What you are proposing, CdrRogdan, amounts to the government take over of the market – what the layman might confuse for communism. And just like Soviet Russia, it can only end badly – just ask them. >.>

Now, if I am understanding you correctly, you perceive the problem to be that people have the ability to put in a buy order for less than the vendor value of an item, yes? I mean ultimately, since there is more too it (these get bought, then resold in some fashion, with a bunch of variables et al), but the whole thing you take issue with disappears if people stop jettisoning goods onto the trading post so cheaply, yes?

Here’s why this is a fallacy: if people were unable to list the items, at that price, they’d put them up there anyway. The simple fact of the matter is, every single person I know in game with a single exception (and I’m in a decent sized guild) uses the TP to drop items, so they don’t have to walk back to a vendor. The loss they are paying is worth it, to them, to not have to take that Time resource you’ve dismissed as a factor, in order to increase the value of their goods by pitiful amounts.

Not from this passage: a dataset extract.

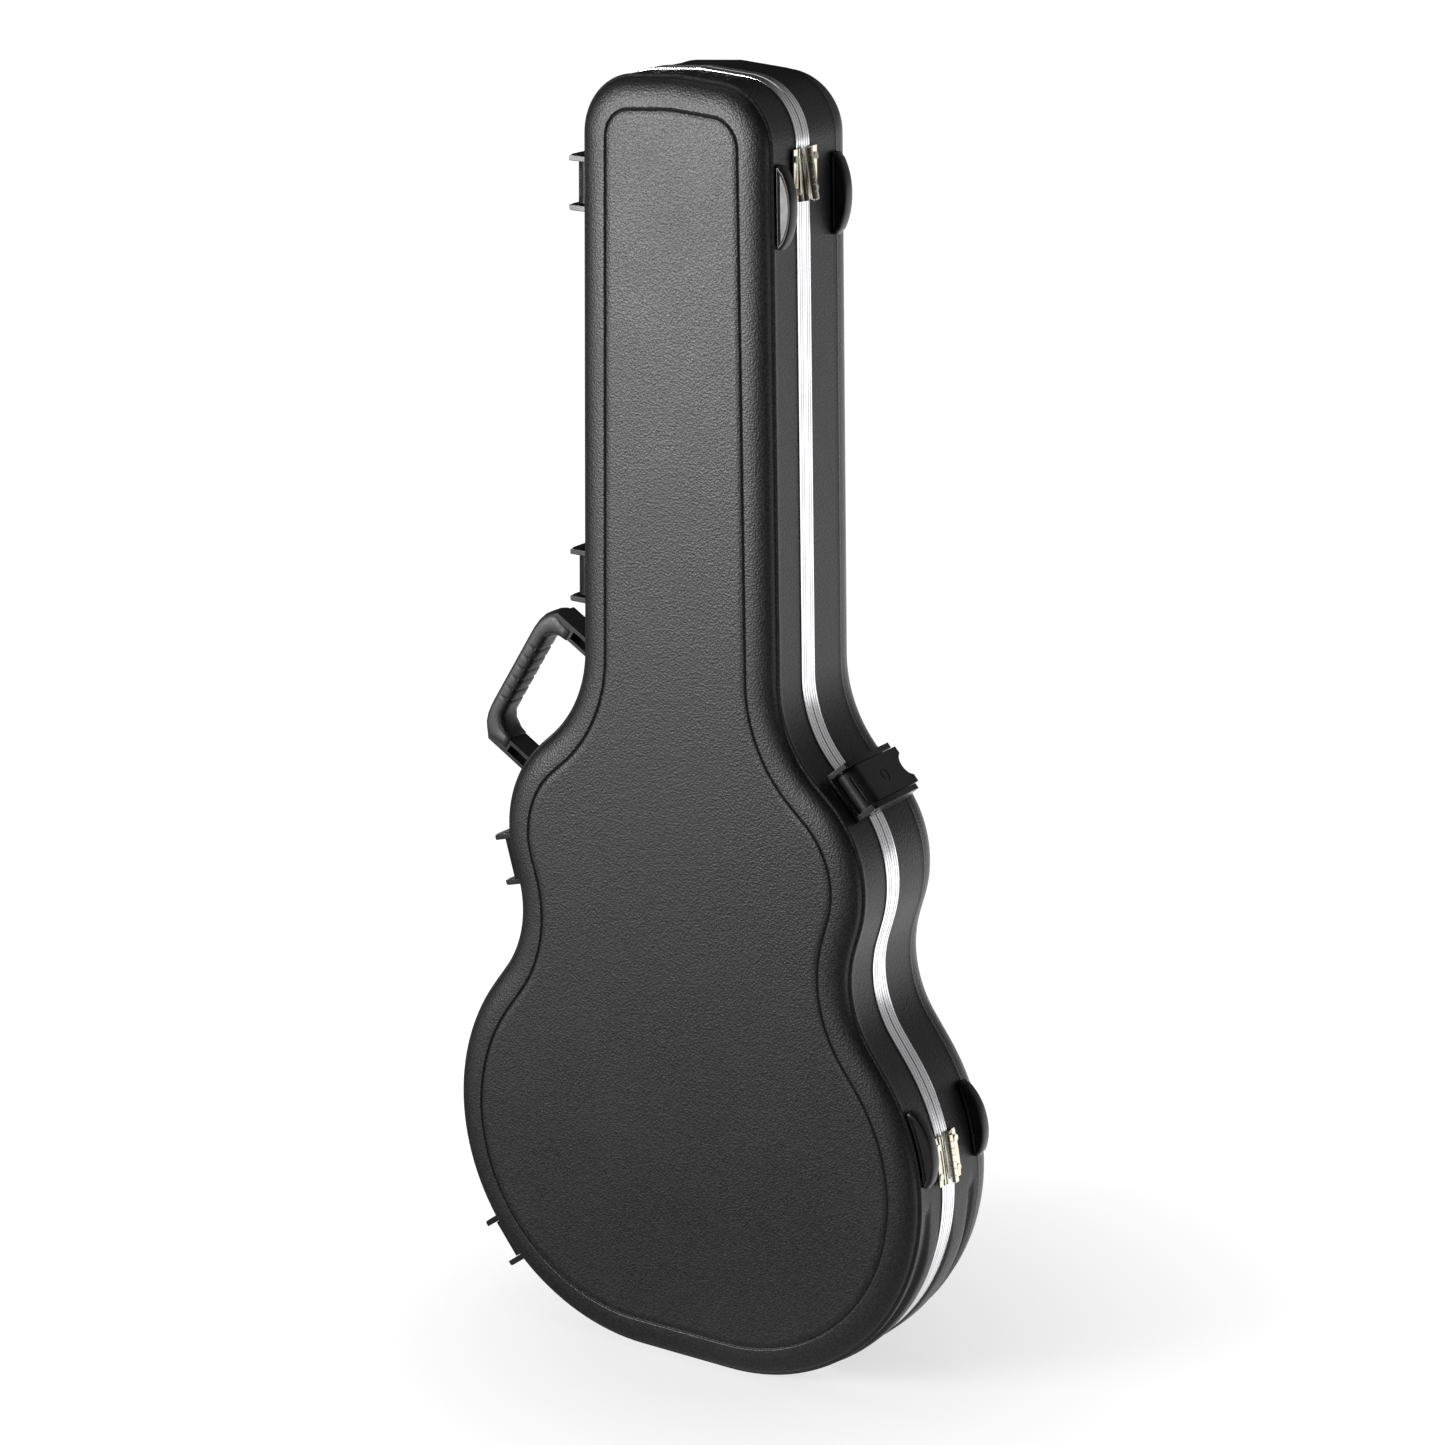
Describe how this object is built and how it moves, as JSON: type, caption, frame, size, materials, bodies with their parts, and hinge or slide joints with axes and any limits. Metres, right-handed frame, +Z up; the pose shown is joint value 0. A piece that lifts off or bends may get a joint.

Time is in fact, the most important factor here. We’re talking about a true post-scarcity market, after all: anything can be had by anyone who is willing to put in the time. People are, as a rule, interested in saving themselves time, time being the one thing no mortal life form ever feels they have enough of (speaking generally of course). And people are willing to “spend” in order to save time. We have whole lines of products, entire categories of invention, dedicated to reducing the time it takes to perform our chosen activities.

And that includes video games.

So when somebody throws something out there for sale at an obscenely low price, the lost value is what they’re “paying” as the convenience charge to save themselves some time. The other players who buy these good are, therefore, providing a service, and they make their wage based on the profit margins of their individual purchases.